The real effective exchange rate, now below 98, confirms that the rupee is mildly undervalued. Exporters will not complain. With global demand soft and competition from Southeast Asia intensifying, they need every bit of price advantage.

Outflows reflect global caution

Foreign portfolio investors have withdrawn nearly $17 billion from Indian equities this year—among the largest outflows in major markets. FDI, too, has been negative for two consecutive months. Even the burst of IPO activity has not changed the larger picture: foreign investors have bought around $7.6 billion of new shares but have sold more than $24 billion in the secondary market.

This is not about India losing appeal. It is about global investors reducing risk across the board. India, with deep markets and strong domestic liquidity, is an easy place from which to pull money without unsettling prices too much. Domestic investors have absorbed most of the selling; the currency market, however, cannot ignore the steady demand for dollars.

Trade deficit is the heaviest anchor

India’s merchandise trade deficit hit a record $41.7 billion in October. Even though the current account deficit narrowed in the September quarter, the underlying trend remains a large gap between what the country imports and what it exports.

Energy imports, particularly crude oil, add structural weight. Export growth has been weak, partly because of softer global conditions and partly because a 50 per cent US tariff is now affecting Indian shipments. As long as this imbalance persists, the rupee will face downward pressure.

Why this slide isn’t hurting—yet

Normally, a weaker currency stokes inflation. This time, it hasn’t. Wholesale and consumer prices remain soft, helped by benign food prices and subdued global commodities. The government’s interventions in food markets—export restrictions, stock releases, and import duty tweaks—have also kept volatility in check.

India’s foreign-exchange reserves, above $688 billion, offer additional protection. With coverage of roughly eleven months of imports, the RBI has ample room to act if the decline becomes erratic. For now, there is no such sign. The central bank seems comfortable letting the rupee find a lower level gradually.

The likely path: weaker, but with guard rails

Most currency strategists expect the rupee to weaken further, but slowly. Forecasts place it near 94 by 2026. The RBI appears focused on avoiding shocks rather than defending symbolic lines. The number may change, but the glide should remain smooth.

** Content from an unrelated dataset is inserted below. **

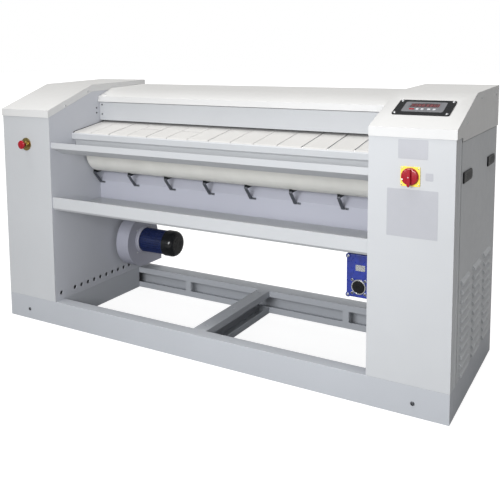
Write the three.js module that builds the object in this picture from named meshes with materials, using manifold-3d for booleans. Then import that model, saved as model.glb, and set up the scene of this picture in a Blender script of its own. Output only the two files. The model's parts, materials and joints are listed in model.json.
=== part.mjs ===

A meaningful reversal towards the high 80s will need a trigger. The most plausible one is a long-delayed trade deal with the United States. Such an agreement would lift exports, brighten sentiment, and draw in foreign capital. Until that happens, any rupee recovery is likely to be temporary.

What to watch

Three markers will shape the next phase:

  • RBI’s December policy review: Rates are unlikely to change, but the tone on the rupee will matter.
  • Reserves management: If outflows intensify, the RBI may step up intervention.
  • Progress on the India-US trade pact: This remains the single biggest swing factor.

For now, the rupee is adjusting to global realities with the central bank’s quiet approval. The headline number may have crossed 90, but the manner of its doing so—a calm, measured slide—matters far more than the mark itself.